Since then 1,759 ballot measures were submitted, 360 were placed on the ballot and 122 were approved. Historically, less than 10% of attempted ballot measures make it into law.

Ballot measures are either recalls, referendum or initiatives. Citizens may initiative any of these processes through the Secretary of State’s Office. The cost to start the procedure is $200.00. California citizens can write it or receive assistance from the Secretary’s office for ballot language. See the Secretary of Sate’s website for details.

Referendums: by the citizens - reject recently passed laws or parts of laws that were voted on by the Legislative and Executive branches in Sacramento. Any California citizen may challenge or approve statues with the exception of taxes. Citizens have ninety days from the enactment of a bill to request and receive title and summary from the Attorney General, gather signatures (504,760 valid) and file the petition. A simple majority of the electorate must approve.

Referendums placed on the ballot by the legislature have the effect of becoming constitutional law if passed by a simple majority.

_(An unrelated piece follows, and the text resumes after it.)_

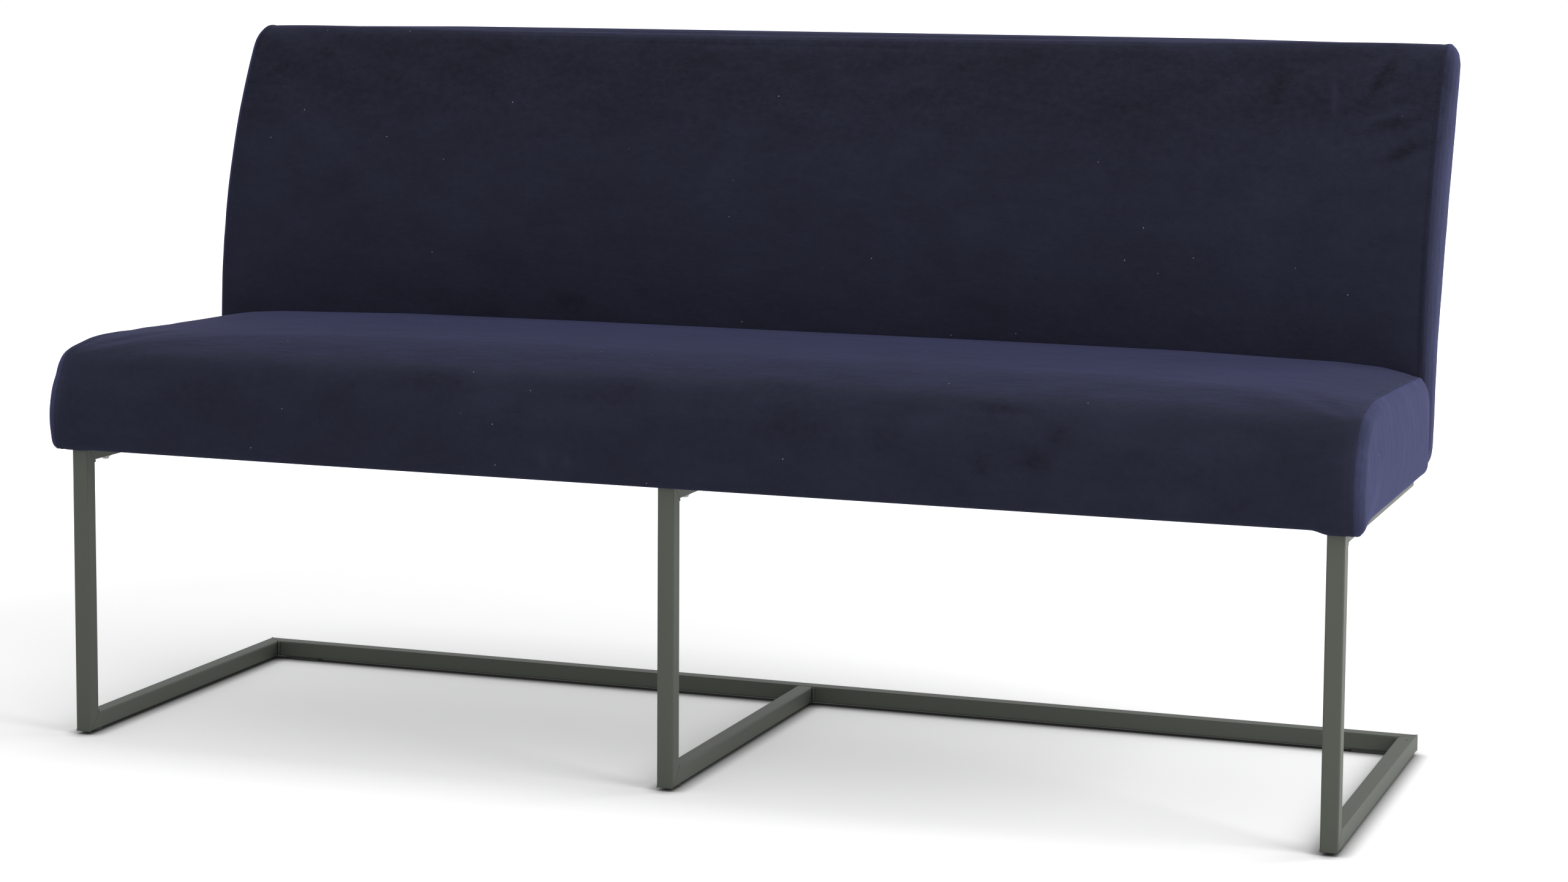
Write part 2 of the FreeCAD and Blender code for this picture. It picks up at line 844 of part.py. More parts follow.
def insertNuts():
    hole = seatBoltDiameter + 2 * threadGap
    return group([
        washer(insertDiameter, hole, insertLength, vector(x, y, railBottom), vector(0, 0, 1))
        for x, y in seatBoltPlaces()
    ])


def backBolts():
    back = vector(0, 1, 0)
    seat = railRear - railThickness - backWasherThickness
    bolts = []
    for x in backBoltPlaces():
        under = vector(x, seat, backBoltLevel)
        head = hexagon(backBoltHead, backBoltHeadHeight, under - back * backBoltHeadHeight, back)
        shank = rod(backBoltDiameter, backBoltLength, under, back)
        bolts.append(head.fuse(shank))
    return group(bolts)


def backWashers():
    front = railRear - railThickness - backWasherThickness
    hole = backBoltDiameter + 2 * threadGap
    back = vector(0, 1, 0)
    return group([
        washer(backWasherDiameter, hole, backWasherThickness, vector(x, front, backBoltLevel), back)
        for x in backBoltPlaces()
    ])


def teeNuts():
    back = vector(0, 1, 0)
    hole = backBoltDiameter + 2 * threadGap
    nuts = []
    for x in backBoltPlaces():
        face = vector(x, uprightFront, backBoltLevel)
        start = face - back * nutBarrelLength
        flange = rod(nutFlange, nutFlangeThickness, face, back)
        barrel = rod(nutBarrel, nutBarrelLength, start, back)
        bore = rod(hole, nutBarrelLength + nutFlangeThickness, start, back)
        nuts.append(flange.fuse(barrel).removeSplitter().cut(bore))
    return group(nuts)


def nodes():
    uprights = [backUpright(x) for x in uprightPlaces()]
    runnerRight = rightRunner()
    seatEnd = seatEndPanel()
    backEnd = backEndPanel()
    endLeft, crossLeft, crossMiddle, crossRight, endRight = crossRailPlaces()
    crossTop = railTop - crossRailDrop
    return {
        "left_leg": leg(-legCentre),
        "centre_leg": leg(0),
        "right_leg": leg(legCentre),
        "left_runner": mirrored(outerRunner()),
        "centre_runner": centreRunner(),
        "right_runner": runnerRight,
        "rear_rail": rearRail(),
        "left_bearer": bearer(-legCentre),
        "centre_bearer": bearer(0),
        "right_bearer": bearer(legCentre),
        "frame_welds": frameWelds(),
        "bearer_plugs": bearerPlugs(),
        "front_glides": frontGlides(),
        "rear_glides": rearGlides(),
        "seat_bolts": seatBolts(),
        "seat_bolt_washers": seatWashers(),
        "seat_insert_nuts": insertNuts(),
        "seat_front_rail": lengthRail(railFront),
        "seat_rear_rail": seatRearRail(),
        "seat_left_rail": crossRail(endLeft, railTop),
        "seat_right_rail": crossRail(endRight, railTop),
        "seat_centre_rail": crossRail(crossMiddle, crossTop),
        "seat_left_cross_rail": crossRail(crossLeft, crossTop),
        "seat_right_cross_rail": crossRail(crossRight, crossTop),
        "seat_corner_blocks": cornerBlocks(),
        "seat_webbing": seatWebbing(),
        "seat_foam": seatFoam(),
        "seat_edge_wrap": seatEdgeWrap(),
        "seat_cover": seatCover(),
        "seat_left_end_panel": mirrored(seatEnd),
        "seat_right_end_panel": seatEnd,
        "seat_dust_cover": dustCover(),
        "back_lower_rail": backLowerRail(),
        "back_top_rail": backTopRail(),
        "back_left_upright": uprights[0],
        "back_left_inner_upright": uprights[1],
        "back_right_inner_upright": uprights[2],
        "back_right_upright": uprights[3],
        "back_webbing": backWebbing(),
        "back_foam": backFoamBlock(),
        "back_rear_padding": backRearPadding(),
        "back_cover": backCover(),
        "back_left_end_panel": mirrored(backEnd),
        "back_right_end_panel": backEnd,
        "back_bolts": backBolts(),
        "back_bolt_washers": backWashers(),
        "back_tee_nuts": teeNuts(),
    }


os.makedirs("parts", exist_ok=True)
pieces = nodes()
whole = group(list(pieces.values())).optimalBoundingBox(False, False)
shift = vector(-whole.Center.x, -whole.Center.y, -whole.ZMin)
print("whole", round(whole.XLength, 2), round(whole.YLength, 2), round(whole.ZLength, 2), "shift", shift)
for name, shape in pieces.items():
    shape.translate(shift)
    shape.exportStep("parts/" + name + ".step")
    print(name, shape.isValid(), len(shape.Solids), round(shape.Volume / 1000, 1), "cm3")
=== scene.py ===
import json
import math
import bmesh
import bpy
import numpy
from mathutils import Matrix, Vector, noise
from mathutils.bvhtree import BVHTree


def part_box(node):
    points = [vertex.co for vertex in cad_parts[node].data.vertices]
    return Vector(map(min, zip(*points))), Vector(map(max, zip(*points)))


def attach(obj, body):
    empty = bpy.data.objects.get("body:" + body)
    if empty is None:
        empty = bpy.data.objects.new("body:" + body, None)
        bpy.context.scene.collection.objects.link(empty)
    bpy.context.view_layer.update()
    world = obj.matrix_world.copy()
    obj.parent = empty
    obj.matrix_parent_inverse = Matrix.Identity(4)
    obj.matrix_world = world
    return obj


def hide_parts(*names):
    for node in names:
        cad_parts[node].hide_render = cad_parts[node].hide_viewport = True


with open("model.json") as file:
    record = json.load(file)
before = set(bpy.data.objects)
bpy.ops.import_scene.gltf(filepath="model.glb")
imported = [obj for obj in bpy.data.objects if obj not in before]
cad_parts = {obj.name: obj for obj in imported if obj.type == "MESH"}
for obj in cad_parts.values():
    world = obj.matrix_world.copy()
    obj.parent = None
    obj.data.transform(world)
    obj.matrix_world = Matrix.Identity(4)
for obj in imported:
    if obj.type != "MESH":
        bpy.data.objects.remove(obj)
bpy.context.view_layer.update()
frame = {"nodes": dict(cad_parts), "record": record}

nodes = frame["nodes"]
mm = 0.001


# Small helpers

def srgb(red, green, blue):
    def linear(value):
        value /= 255
        return value / 12.92 if value <= 0.04045 else ((value + 0.055) / 1.055) ** 2.4
    return (linear(red), linear(green), linear(blue), 1.0)


def newObject(name, data):
    made = bpy.data.objects.new(name, data)
    bpy.context.scene.collection.objects.link(made)
    return made


def applied(thing):
    # a plain mesh object takes the place of an object and its modifiers
    view = bpy.context.evaluated_depsgraph_get()
    mesh = bpy.data.meshes.new_from_object(thing.evaluated_get(view))
    name = thing.name
    bpy.data.objects.remove(thing)
    return newObject(name, mesh)


def finished(thing, look):
    # smooth faces in one material, on the only body
    thing.data.materials.clear()
    thing.data.materials.append(look)
    thing.data.polygons.foreach_set("use_smooth", [True] * len(thing.data.polygons))
    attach(thing, "root")
    return thing


def skinTree(names):
    joined = bmesh.new()
    for name in names:
        joined.from_mesh(nodes[name].data)
    tree = BVHTree.FromBMesh(joined)
    joined.free()
    return tree


def boxOf(names):
    low, high = Vector((9, 9, 9)), Vector((-9, -9, -9))
    for name in names:
        for vertex in nodes[name].data.vertices:
            low = Vector(map(min, low, vertex.co))
            high = Vector(map(max, high, vertex.co))
    return low, high


# Materials

def newMaterial(name):
    material = bpy.data.materials.new(name)
    material.use_nodes = True
    return material, material.node_tree, material.node_tree.nodes["Principled BSDF"]


def addNode(tree, kind, **values):
    made = tree.nodes.new(kind)
    for key, value in values.items():
        setattr(made, key, value)
    return made


def mathNode(tree, operation, first, second, third=None):
    # a maths node whose inputs are numbers or sockets
    made = addNode(tree, "ShaderNodeMath", operation=operation)
    for socket, value in zip(made.inputs, (first, second, third)):
        if isinstance(value, bpy.types.NodeSocket):
            tree.links.new(value, socket)
        elif value is not None:
            socket.default_value = value
    return made.outputs[0]


def noiseNode(tree, place, size, detail=2.0, stretch=None):
    # noise whose features are about one size in metres, longer along an axis where stretched
    if stretch:
        mapping = addNode(tree, "ShaderNodeMapping")
        mapping.inputs["Scale"].default_value = [1 / value for value in stretch]
        tree.links.new(place, mapping.inputs["Vector"])
        place = mapping.outputs["Vector"]
    made = addNode(tree, "ShaderNodeTexNoise")
    made.inputs["Detail"].default_value = detail
    made.inputs["Roughness"].default_value = 0.6
    if isinstance(size, bpy.types.NodeSocket):
        tree.links.new(mathNode(tree, "DIVIDE", 1.0, size), made.inputs["Scale"])
    else:
        made.inputs["Scale"].default_value = 1 / size
    tree.links.new(place, made.inputs["Vector"])
    return made.outputs["Fac"]


def newGroup(name, inputs, outputs):
    group = bpy.data.node_groups.new(name, "ShaderNodeTree")
    for label, kind, value in inputs:
        socket = group.interface.new_socket(label, in_out="INPUT", socket_type="NodeSocket" + kind)
        socket.default_value = value
    for label, kind in outputs:
        group.interface.new_socket(label, in_out="OUTPUT", socket_type="NodeSocket" + kind)
    return group, group.nodes.new("NodeGroupInput"), group.nodes.new("NodeGroupOutput")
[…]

Initiatives: Initiatives are ballot measures introduced by citizens. There are two types, Constitutional and standard:

A constitutional initiative requires 807,616 valid signatures to qualify. Constitutional initiatives are the most secure as they cannot be overturned except by a very complicated process.

Standard initiatives require 504,760 signatures and cannot be overturned by a simple majority vote in Sacramento.

In summary, ballot measures are recalls, referendum or initiatives. Propositions are created by citizens are either recalls, referendums to reject laws passed in Sacramento or initiatives to create law. Propositions by the government are referendum to turn a standard law into a constitutional amendment.

All California constitutional laws cannot be overturned easily. A referendum and a constitutional convention are necessary.